Between those two photos, I bet there were 25-30 comments for each one, plus people replying.

We had some very passionate, adamant people who went to our Google reviews. They left us one star, claiming nothing about the food, just about this situation. No one called us directly; it was more of a response through social media. The pen is mightier than the sword.

There were a few people who went in to defend us, saying, “Look, they’re a small business. They just wanted to be more creative.” I appreciate those comments, but certainly the negative responses were much more.

Some were very civil, others I would classify as not very civil. I don’t judge on that part. The medium allows it, and for us to be on it, you have to be ready to respond or fall victim to whatever you do.

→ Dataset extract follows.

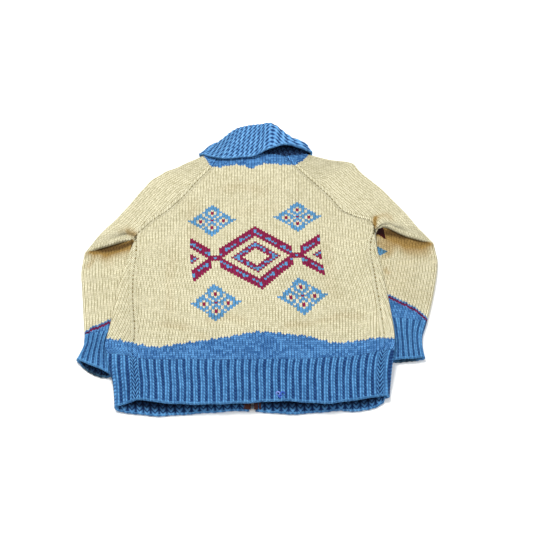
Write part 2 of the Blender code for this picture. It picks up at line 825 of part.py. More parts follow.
def make_collar(back, fronts, sleeves, material):
    points, normals = neck_ring(back, fronts, sleeves)
    along = np.concatenate([[0], np.cumsum(np.linalg.norm(np.diff(points, axis=0), axis=1))])

    def neck(at):
        spot = np.array([np.interp(at, along, points[:, k]) for k in range(3)])
        out = np.array([np.interp(at, along, normals[:, k]) for k in range(3)])
        out[1] = 0.0
        return spot, out / np.linalg.norm(out)

    left_turn, right_turn = int(np.argmin(points[:, 0])), int(np.argmax(points[:, 0]))
    left_fold, right_fold = along[left_turn], along[right_turn]

    def facing(at, up):
        """The roll's way out, up behind the neck and down before it, and the stand's height above
        its middle. Both turn over at the sides.
        """
        side = -1.0 if at < (left_fold + right_fold) / 2 else 1.0
        inside = at - left_fold if side < 0 else right_fold - at
        angle = math.pi / 2 * float(np.clip(inside / STAND_TURN, -1, 1))
        sideways = np.array([up[1], -up[0], 0.0]) * side
        height = STAND_HALF_HEIGHT * math.sin(math.pi / 2 * float(np.clip(inside / STAND_ROUND, -1, 1)))
        return sideways * math.cos(angle) + np.array([0.0, 0.0, math.sin(angle)]), height

    edge_count = len(FRONT_SHARES) + ROLL_STEPS + 1
    before = [along[k] for k in range(0, edge_count - 1, 3)] + [along[edge_count - 1]]
    before += [along[k] for k in range(edge_count + 3, left_turn - 3, 3)]
    before += [along[left_turn + k] for k in (-3, -2, -1, 0, 1)]
    after = [along[right_turn + k] for k in (-1, 0, 1, 2, 3)]
    after += [along[k] for k in range(right_turn + 6, len(along) - edge_count - 2, 3)]
    after += [along[len(along) - edge_count]]
    after += [along[len(along) - 1 - k] for k in range(edge_count - 4, -1, -3)]
    across = np.linspace(along[left_turn + 2], along[right_turn - 2], COLLAR_RIBS * 3 + 1)
    positions = np.concatenate([before, across, after])
    first_rib = len(before)
    last_rib = first_rib + len(across)
    rows = [[] for _ in range(8)]
    root_normals = []
    for at in positions:
        root, out = neck(at)
        root_normals.append(out)
        if at < left_fold:
            table, share = COLLAR_FRONT_LEFT, 1 - at / left_fold
        elif at > right_fold:
            table, share = COLLAR_FRONT_RIGHT, (at - right_fold) / (along[-1] - right_fold)
        else:
            table, share = COLLAR_BACK, (at - left_fold) / (right_fold - left_fold)
        fold_x, fold_y, edge_x, edge_y, edge_z, radius = (read(table, share, k) for k in range(1, 7))
        up = np.array([fold_x - edge_x, fold_y - edge_y, 0.0])
        up /= np.linalg.norm(up)
        out, height = facing(at, up)
        fold = np.array([fold_x, fold_y, STAND_MIDDLE_Z + height])
        stand_end = fold - up * (radius + HALF_WALL)
        rows[0].append(root + np.array([0.0, STAND_GAP, 0.0]))
        rows[1].append(stand_end)
        for k, angle in enumerate((45, 90, 135, 180)):
            turn = math.radians(angle)
            rolled = out * radius * (1 - math.cos(turn)) + up * radius * math.sin(turn)
            rows[2 + k].append(stand_end + rolled)
        fall_start = rows[5][-1]
        edge = np.array([edge_x, edge_y, edge_z])
        rows[6].append((fall_start + edge) / 2 + out * 1.5 * max(0.0, out[2]))
        rows[7].append(edge)
    grid = np.array(rows)
    sheet = Sheet(grid, grid_normals(grid, [False] * len(rows)))
    middle = (first_rib + last_rib) // 2
    if sheet.normal[7, middle, 2] < 0:
        sheet.normal *= -1
    facing_sign = np.sign(np.dot(sheet.normal[0, middle], root_normals[middle]))
    sheet.normal[0] = np.array(root_normals) * facing_sign
    rises = np.array([(0.0, 1.0, 1.0)[i % 3] for i in range(len(across))])
    for row, level in ((3, 0.5), (4, 1.0), (5, 1.0), (6, 1.0), (7, 1.0)):
        sheet.rise[row, first_rib:last_rib] = rises * RIB_RISE * level
    sheet.add("collar", material)


def underside(sheets, y):
    """Height of the zip edges of these fronts above the surface, the higher one."""
    return max(np.interp(y, sheet.outer()[:, 0, 1], sheet.outer()[:, 0, 2]) for sheet in sheets)


def strip(name, x_range, y_range, z_range, sheets, material):
    """A bar of even section that follows the zip edges of these fronts."""
    low, high = max(y_range[0], LAPEL_START), y_range[1]
    turns = sorted({float(y) for sheet in sheets for y in sheet.middle[:, 0, 1] if low < y < high})
    y_values = [y_range[0], *turns, y_range[1]]
    outer, inner = [], []
    for y in y_values:
        base = underside(sheets, y)
        outer.append([(x, y, base + z_range[1]) for x in x_range])
        inner.append([(x, y, base + z_range[0]) for x in x_range])
    outer, inner = np.array(outer, float), np.array(inner, float)
    faces = quads(len(y_values), len(x_range), lambda r, c: r * len(x_range) + c)
    return add_wall(name, outer.reshape(-1, 3), inner.reshape(-1, 3), faces, material)


LAPEL_START = 120.0  # below this height the zip edges lie flat
TAPE_WIDTH = 14.0
TAPE_THICKNESS = 0.9
CHAIN_HALF = 3.0
CHAIN_RANGE = (3.9, 6.7)  # heights above the underside of the fronts
TAPE_START = WALL + SEAM_GAP
BOX_LENGTH = 9.0
SLIDER_LENGTH = 11.0
SLIDER_HALF = 4.5
PLATE = 1.5
NOSE_HALF = 1.5
BRIDGE_FROM_TAIL = 4.5  # the pull's axle, from the slider's lower end
BRIDGE_HALF = 2.3
BRIDGE_BAR = 0.9
PULL_SLOT = 1.7  # room between the slider's plate and its bridge
FORK_WIDTH = 1.2
FORK_LENGTH = 6.0
PULL_LENGTH = 24.0
PULL_HALF = 2.6
PULL_THICKNESS = 1.0


def box_points(x0, x1, y0, y1, z0, z1):
    return [(x, y, z) for z in (z0, z1) for y in (y0, y1) for x in (x0, x1)]


BOX_FACES = ((0, 2, 3, 1), (4, 5, 7, 6), (0, 1, 5, 4), (1, 3, 7, 5), (3, 2, 6, 7), (2, 0, 4, 6))


def add_union(name, boxes, material):
    """Boxes that overlap, joined into one body."""
    first = add_mesh(name, box_points(*boxes[0]), BOX_FACES, material)
    for i, box in enumerate(boxes[1:]):
        other = add_mesh(f"{name}_part{i}", box_points(*box), BOX_FACES, material)
        other.hide_render = True
        other.display_type = "WIRE"
        join = first.modifiers.new(f"join{i}", "BOOLEAN")
        join.operation = "UNION"
        join.object = other
    return first


def make_zip(fronts, tape_material, metal):
    hem = read(HEM_FRONT, 0.0) + 1.5
    top = FRONT_NECK_Y - 4
    reach = CHAIN_HALF + SEAM_GAP
    outer = reach + TAPE_WIDTH
    tape = (TAPE_START, TAPE_START + TAPE_THICKNESS)
    both = (fronts["left"], fronts["right"])
    strip("zip_tape_left", (-outer, -reach), (hem, top), tape, both[:1], tape_material)
    strip("zip_tape_right", (reach, outer), (hem, top), tape, both[1:], tape_material)
    chain_end = top - 8
    teeth_start = hem + BOX_LENGTH + SEAM_GAP
    strip("zip_teeth", (-CHAIN_HALF, CHAIN_HALF), (teeth_start, chain_end), CHAIN_RANGE, both, metal)
    strip("zip_box", (-CHAIN_HALF, CHAIN_HALF), (hem, hem + BOX_LENGTH), CHAIN_RANGE, both, metal)
    base = underside(both, chain_end)
    low, high = base + CHAIN_RANGE[0], base + CHAIN_RANGE[1]
    nose = chain_end + SEAM_GAP
    start = nose + PLATE - SLIDER_LENGTH
    bridge_y = start + BRIDGE_FROM_TAIL
    under = low - SEAM_GAP - PLATE
    bar_end = under - PULL_SLOT - BRIDGE_BAR
    bridge = (bridge_y - BRIDGE_HALF, bridge_y + BRIDGE_HALF)
    joined = 0.5  # how far the slider's parts reach into each other
    add_union(
        "zip_slider",
        [
            (-SLIDER_HALF, SLIDER_HALF, start, nose + PLATE, under, under + PLATE),
            (-CHAIN_HALF, CHAIN_HALF, start, nose + PLATE, high + SEAM_GAP, high + SEAM_GAP + PLATE),
            (-NOSE_HALF, NOSE_HALF, nose, nose + PLATE, under + joined, high + SEAM_GAP + joined),
            (-1.0, 1.0, bridge[0], bridge[0] + 1.0, bar_end, under + joined),
            (-1.0, 1.0, bridge[1] - 1.0, bridge[1], bar_end, under + joined),
            (-1.0, 1.0, bridge[0], bridge[1], bar_end, under - PULL_SLOT),
        ],
        metal,
    )
    axle = under - PULL_SLOT / 2
    fork = PULL_HALF - FORK_WIDTH
    tongue_end = bridge_y - FORK_LENGTH + 1
    half = PULL_THICKNESS / 2
    add_union(
        "zip_pull",
        [
            (-PULL_HALF, PULL_HALF, bridge_y - half, bridge_y + half, axle - half, axle + half),
            (-PULL_HALF, -fork, bridge_y - FORK_LENGTH, bridge_y + half, axle - half, axle + half),
            (fork, PULL_HALF, bridge_y - FORK_LENGTH, bridge_y + half, axle - half, axle + half),
            (-PULL_HALF, PULL_HALF, bridge_y - PULL_LENGTH, tongue_end, axle - half, axle + half),
        ],
        metal,
    )
    return bridge_y, axle


def make_material(name, colour, roughness, metallic=0.0):
    material = bpy.data.materials.new(name)
    material.use_nodes = True
    shader = material.node_tree.nodes["Principled BSDF"]
    shader.inputs["Base Color"].default_value = (*colour, 1.0)
    shader.inputs["Roughness"].default_value = roughness
    shader.inputs["Metallic"].default_value = metallic
    return material


def clear_scene():
    for obj in list(bpy.data.objects):
        bpy.data.objects.remove(obj)


def centre_on_surface():
    """Moves every mesh so that the object's box is centred on x and y and stands on z = 0."""
    meshes = [obj.data for obj in bpy.data.objects]
    corners = []
    for mesh in meshes:
        points = np.empty(len(mesh.vertices) * 3)
        mesh.vertices.foreach_get("co", points)
        corners.append(points.reshape(-1, 3))
    points = np.concatenate(corners)
    low, high = points.min(axis=0), points.max(axis=0)
    move = np.array([-(low[0] + high[0]) / 2, -(low[1] + high[1]) / 2, -low[2]])
    for mesh, own in zip(meshes, corners):
        mesh.vertices.foreach_set("co", (own + move).ravel())
        mesh.update()
    return move


def main():
    clear_scene()
    cream = make_material("cream_wool", (0.78, 0.70, 0.50), 0.9)
    blue = make_material("blue_wool", (0.10, 0.25, 0.52), 0.9)
    tape = make_material("brown_zip_tape", (0.16, 0.07, 0.06), 0.8)
    metal = make_material("zip_metal", (0.70, 0.68, 0.64), 0.35, 1.0)
    back = make_back(cream)
    fronts, sleeves = {}, {}
    for side in ("left", "right"):
        fronts[side] = make_front(side, cream)
        sleeves[side] = make_sleeve(side, back, fronts[side], cream)
        make_front_welt(side, blue)
        make_cuff(side, blue)
    make_back_welt(blue)
    make_collar(back, fronts, sleeves, blue)
    make_zip(fronts, tape, metal)
    centre_on_surface()


main()
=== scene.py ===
"""Looks of the shawl-collared raglan cardigan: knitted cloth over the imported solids.

Tables and surfaces are in millimetres, in the garment's own plan frame: x across the back from its centre
line, y from hem to neck, z up from the surface. They follow the solids' own, and leave them by a few
millimetres where an edge or a rib is drawn more finely here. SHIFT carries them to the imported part. Every
panel is a wall between two dense sheets with its knitting as stitch coordinates, in the UV map "stitch":
one unit is one stitch across and one row up.
"""

import math
from functools import lru_cache, partial

import bpy
import numpy as np
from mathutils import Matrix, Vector


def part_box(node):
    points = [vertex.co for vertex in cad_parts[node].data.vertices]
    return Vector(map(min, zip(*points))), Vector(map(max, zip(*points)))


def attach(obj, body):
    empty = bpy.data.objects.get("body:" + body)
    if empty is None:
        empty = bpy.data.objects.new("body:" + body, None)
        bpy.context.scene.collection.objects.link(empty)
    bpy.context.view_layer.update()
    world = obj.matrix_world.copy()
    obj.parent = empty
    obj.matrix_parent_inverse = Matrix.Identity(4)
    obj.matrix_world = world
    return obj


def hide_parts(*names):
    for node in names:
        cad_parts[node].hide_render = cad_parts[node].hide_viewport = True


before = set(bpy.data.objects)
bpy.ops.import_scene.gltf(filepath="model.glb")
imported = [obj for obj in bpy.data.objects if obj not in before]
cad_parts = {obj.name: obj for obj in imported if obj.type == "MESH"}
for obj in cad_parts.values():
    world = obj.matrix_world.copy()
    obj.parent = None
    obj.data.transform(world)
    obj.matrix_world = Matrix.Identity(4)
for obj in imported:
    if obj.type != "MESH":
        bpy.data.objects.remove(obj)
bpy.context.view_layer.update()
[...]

I apologized — but I’m not anti-AI

We got quite a bit of feedback on a few posts. I went in, pulled them, and apologized.

I wasn’t married to the idea. It was a test, or the first foot forward. So, I was willing to erase them and say: “We will do better. We’ve heard.” It’s just like, if people don’t like a bagel flavor and it doesn’t sell, we will make a new bagel flavor.

We’re not anti-AI. We will continue to use AI in many aspects of the business, because it’s what’s going to keep Myer’s here for another 30 years. Without extra help, I’m not going to be able to keep up with the rhythm and the pace of growth.

AI is not going away. I look at it as a tool to do things better and easier as a business owner.

It’s not good for everything, but it’s a tool that has value to make Myer’s better for my employees and me. Ultimately, it’s also good for the consumers, since it keeps prices down and combats inflation. There’s a bigger picture here.

For social media, I think there’s still a place for it, but I need to tread much more carefully.